Most beginners who blow up their account don't fail because they had a bad strategy. They fail because they had no method at all: no defined risk, no journal, no written plan, and a position size decided on instinct. A brilliant strategy on top of a bad method loses money just as surely as a bad strategy. Here are 10 concrete tips to lay the right foundations before your first real trade, and to avoid repeating the mistakes nearly every beginner makes.
- Method matters more than strategy in the early months: risk, journal and plan come first.
- Start small and stay small until you prove, with numbers, that you can execute your plan correctly.
- One market learned deeply beats five markets skimmed superficially.
- Comparing yourself to others' success is the surest way to sabotage your own progress.
Trading is deceptive in that it gives the illusion of being accessible: opening an account takes five minutes, placing an order takes ten seconds. That ease of access hides a far more demanding reality, one where most beginners lose their capital, not for lack of good trade ideas, but for lack of a method to execute them cleanly over time. The best traders aren't distinguished by miraculous entries, they're distinguished by discipline built one tip at a time, one habit at a time.
This pillar guide gathers 10 concrete tips, proven by the experience of thousands of traders who came before today's beginners, to lay the right foundations before your first real trade. Each one is developed in detail below, with the reasoning behind it and how to put it into practice starting now.
The 10 tips at a glance
Before detailing each tip, here's the full list, in the order that makes the most sense for a beginner starting from zero. Each point is developed in a dedicated section below, with concrete examples and the logic behind it.
- Start on demo or minimum size, never with capital you can't afford to lose.
- Define your risk per trade before even choosing your entry strategy.
- Keep a journal from your very first trade, not once you're 'serious'.
- Pick a single market or instrument and learn it deeply before diversifying.
- Write a complete trading plan before placing your first live order.
- Track and log your emotional state before, during and after each session.
- Accept that losses are the normal cost of the business, not proof of failure.
- Avoid revenge trading: a loss never calls for a vengeance trade.
- Do a weekly review, not just a trade-by-trade analysis.
- Never compare your month 1 to someone else's year 5 on social media.
This list can look obvious on paper, and that's exactly the trap: every tip is easy to understand intellectually, but hard to apply under the real pressure of the market. The rest of this guide explains why each one matters, and how to turn it into a habit rather than just an intention.
1. Start on demo or minimum size
The demo account exists for a specific reason: to let you validate your understanding of order mechanics, the platform and your strategy before real money enters the picture. Many beginners skip this step out of impatience, convinced they'll learn faster 'for real'. That's a costly bet: mechanical errors (wrong order, wrong size, wrong execution timing) cost money live and nothing on demo.

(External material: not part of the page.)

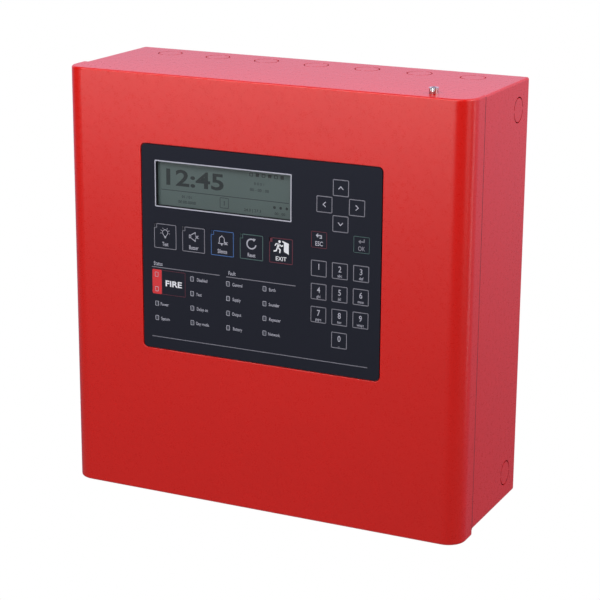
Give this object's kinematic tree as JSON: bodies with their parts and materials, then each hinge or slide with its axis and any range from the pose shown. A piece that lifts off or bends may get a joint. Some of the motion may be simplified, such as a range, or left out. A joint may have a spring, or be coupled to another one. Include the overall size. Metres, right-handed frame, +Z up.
{
  "type": "fire alarm control panel",
  "caption": "Wall-mounted steel control cabinet with a side-hinged door, a keypad fascia with a recessed screen, a quarter-turn latch, circuit boards and standby batteries.",
  "frame": {"origin": "centre of the four wall-fixing holes, on the back face of the box", "axes": "+X to the right seen from the front, +Y into the wall, so the front faces -Y, +Z up"},
  "size_m": [0.3944, 0.1415, 0.3941],
  "materials": {
    "red_powder_coat": "satin",
    "zinc_steel": "satin",
    "chromed_steel": "polished",
    "black_nylon": "matte",
    "navy_film": "satin",
    "clear_film": "clear",
    "frosted_window": "matte",
    "black_steel": "satin",
    "lcd_cell": "gloss",
    "green_board": "gloss",
    "board_brown": "satin",
    "black_plastic": "matte",
    "lamp_epoxy": "gloss",
    "brass_plain": "satin",
    "terminal_green": "satin",
    "relay_black": "satin",
    "capacitor_sleeve": "gloss",
    "tinned_metal": "satin",
    "bare_aluminium": "satin",
    "white_polyamide": "satin",
    "battery_abs": "satin"
  },
  "bodies": {
    "cabinet": {"back_box": "red_powder_coat", "battery_left": "battery_abs", "battery_right": "battery_abs", "battery_strap": "zinc_steel", "battery_terminals": "tinned_metal", "board_fuses": "tinned_metal", "board_screws": "zinc_steel", "board_standoffs": "brass_plain", "capacitors": "capacitor_sleeve", "chips": "black_plastic", "earth_studs": "brass_plain", "field_terminals": "terminal_green", "hinge_box_leaves": "red_powder_coat", "hinge_pins": "zinc_steel", "knockout_discs": "red_powder_coat", "latch_keeper": "zinc_steel", "loop_card": "green_board", "main_board": "green_board", "mains_terminal_block": "white_polyamide", "psu_board": "board_brown", "psu_chassis": "bare_aluminium", "psu_cover": "zinc_steel", "relays": "relay_black"},
    "door": {"door_shell": "red_powder_coat", "hinge_door_leaves": "red_powder_coat", "fascia_overlay": "navy_film", "display_window": "clear_film", "led_windows": "frosted_window", "lcd_bezel": "black_steel", "lcd_glass": "lcd_cell", "lcd_board": "green_board", "display_board": "green_board", "display_fixings": "zinc_steel", "tactile_switches": "black_plastic", "status_leds": "lamp_epoxy", "buzzer": "black_plastic", "latch_bush": "black_nylon"},
    "latch": {"latch_spindle": "chromed_steel", "latch_cam": "zinc_steel"},
    "key_0_body": {"key_0": "navy_film"},
    "key_1_body": {"key_1": "navy_film"},
    "key_2_body": {"key_2": "navy_film"},
    "key_3_body": {"key_3": "navy_film"},
    "key_4_body": {"key_4": "navy_film"},
    "key_5_body": {"key_5": "navy_film"},
    "key_6_body": {"key_6": "navy_film"},
    "key_7_body": {"key_7": "navy_film"},
    "key_8_body": {"key_8": "navy_film"},
    "key_9_body": {"key_9": "navy_film"},
    "key_down_body": {"key_down": "navy_film"},
    "key_enter_body": {"key_enter": "navy_film"},
    "key_escape_body": {"key_escape": "navy_film"},
    "key_evacuate_body": {"key_evacuate": "navy_film"},
    "key_left_body": {"key_left": "navy_film"},
    "key_mute_body": {"key_mute": "navy_film"},
    "key_reset_body": {"key_reset": "navy_film"},
    "key_right_body": {"key_right": "navy_film"},
    "key_silence_body": {"key_silence": "navy_film"},
    "key_test_body": {"key_test": "navy_film"},
    "key_up_body": {"key_up": "navy_film"}
  },
  "joints": [
    {"name": "door_hinge", "type": "hinge", "parent": "cabinet", "child": "door", "pos_m": [-0.1974, -0.1099, 0], "axis": [0, 0, -1], "range_deg": [0, 115]},
    {"name": "latch_turn", "type": "hinge", "parent": "door", "child": "latch", "pos_m": [0.152, -0.1225, 0.19], "axis": [0, 0, -1], "range_deg": [0, 90]},
    {"name": "key_0_press", "type": "slide", "parent": "door", "child": "key_0_body", "axis": [0, 1, 0], "range_m": [0, 0.0004], "stiffness_N_per_m": 400},
    {"name": "key_1_press", "type": "slide", "parent": "door", "child": "key_1_body", "axis": [0, 1, 0], "range_m": [0, 0.0004], "stiffness_N_per_m": 400},
    {"name": "key_2_press", "type": "slide", "parent": "door", "child": "key_2_body", "axis": [0, 1, 0], "range_m": [0, 0.0004], "stiffness_N_per_m": 400},
    {"name": "key_3_press", "type": "slide", "parent": "door", "child": "key_3_body", "axis": [0, 1, 0], "range_m": [0, 0.0004], "stiffness_N_per_m": 400},
    {"name": "key_4_press", "type": "slide", "parent": "door", "child": "key_4_body", "axis": [0, 1, 0], "range_m": [0, 0.0004], "stiffness_N_per_m": 400},
    {"name": "key_5_press", "type": "slide", "parent": "door", "child": "key_5_body", "axis": [0, 1, 0], "range_m": [0, 0.0004], "stiffness_N_per_m": 400},
    {"name": "key_6_press", "type": "slide", "parent": "door", "child": "key_6_body", "axis": [0, 1, 0], "range_m": [0, 0.0004], "stiffness_N_per_m": 400},
    {"name": "key_7_press", "type": "slide", "parent": "door", "child": "key_7_body", "axis": [0, 1, 0], "range_m": [0, 0.0004], "stiffness_N_per_m": 400},
    {"name": "key_8_press", "type": "slide", "parent": "door", "child": "key_8_body", "axis": [0, 1, 0], "range_m": [0, 0.0004], "stiffness_N_per_m": 400},
    {"name": "key_9_press", "type": "slide", "parent": "door", "child": "key_9_body", "axis": [0, 1, 0], "range_m": [0, 0.0004], "stiffness_N_per_m": 400},
    {"name": "key_down_press", "type": "slide", "parent": "door", "child": "key_down_body", "axis": [0, 1, 0], "range_m": [0, 0.0004], "stiffness_N_per_m": 400},
    {"name": "key_enter_press", "type": "slide", "parent": "door", "child": "key_enter_body", "axis": [0, 1, 0], "range_m": [0, 0.0004], "stiffness_N_per_m": 400},
    {"name": "key_escape_press", "type": "slide", "parent": "door", "child": "key_escape_body", "axis": [0, 1, 0], "range_m": [0, 0.0004], "stiffness_N_per_m": 400},
    {"name": "key_evacuate_press", "type": "slide", "parent": "door", "child": "key_evacuate_body", "axis": [0, 1, 0], "range_m": [0, 0.0004], "stiffness_N_per_m": 400},
    {"name": "key_left_press", "type": "slide", "parent": "door", "child": "key_left_body", "axis": [0, 1, 0], "range_m": [0, 0.0004], "stiffness_N_per_m": 400},
    {"name": "key_mute_press", "type": "slide", "parent": "door", "child": "key_mute_body", "axis": [0, 1, 0], "range_m": [0, 0.0004], "stiffness_N_per_m": 400},
    {"name": "key_reset_press", "type": "slide", "parent": "door", "child": "key_reset_body", "axis": [0, 1, 0], "range_m": [0, 0.0004], "stiffness_N_per_m": 400},
    {"name": "key_right_press", "type": "slide", "parent": "door", "child": "key_right_body", "axis": [0, 1, 0], "range_m": [0, 0.0004], "stiffness_N_per_m": 400},
    {"name": "key_silence_press", "type": "slide", "parent": "door", "child": "key_silence_body", "axis": [0, 1, 0], "range_m": [0, 0.0004], "stiffness_N_per_m": 400},
    {"name": "key_test_press", "type": "slide", "parent": "door", "child": "key_test_body", "axis": [0, 1, 0], "range_m": [0, 0.0004], "stiffness_N_per_m": 400},
    {"name": "key_up_press", "type": "slide", "parent": "door", "child": "key_up_body", "axis": [0, 1, 0], "range_m": [0, 0.0004], "stiffness_N_per_m": 400}
  ]
}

Once you move to live trading, size should stay minimal for an extended period, often much longer than impatience would want. The goal of this phase isn't to make money, it's to prove you can execute your plan with real money on the line, which changes the psychology deeply compared to demo. Increasing size before you have that proof means increasing risk before you have the skill to manage it.
2. Define your risk before your strategy
The order in which a beginner builds their approach to trading says a lot about their odds of survival. Most start by searching for the perfect strategy: which indicator, which setup, which candlestick pattern. That's the reverse of what protects an account. Risk per trade, expressed as a percentage of your capital, must be set before you even know which strategy you'll use, because it's what determines whether you can survive a normal losing streak.
A brilliant strategy with poorly calibrated risk per trade eventually blows up an account, while a mediocre strategy with well calibrated risk simply lets you lose slowly while you learn. Defining your risk before your strategy means accepting that risk management outranks the search for the 'best' entry, a hierarchy that most profitable traders share, regardless of their analysis method.
3. Keep a journal from trade one
The classic mistake is putting off the journal until 'later', once you're 'serious' or have a 'real system'. That's exactly backwards: the journal should start from your very first trade, precisely because those first weeks teach you the most about yourself, your biases and your recurring mistakes. Without data from the start, you lose track of your own progress curve.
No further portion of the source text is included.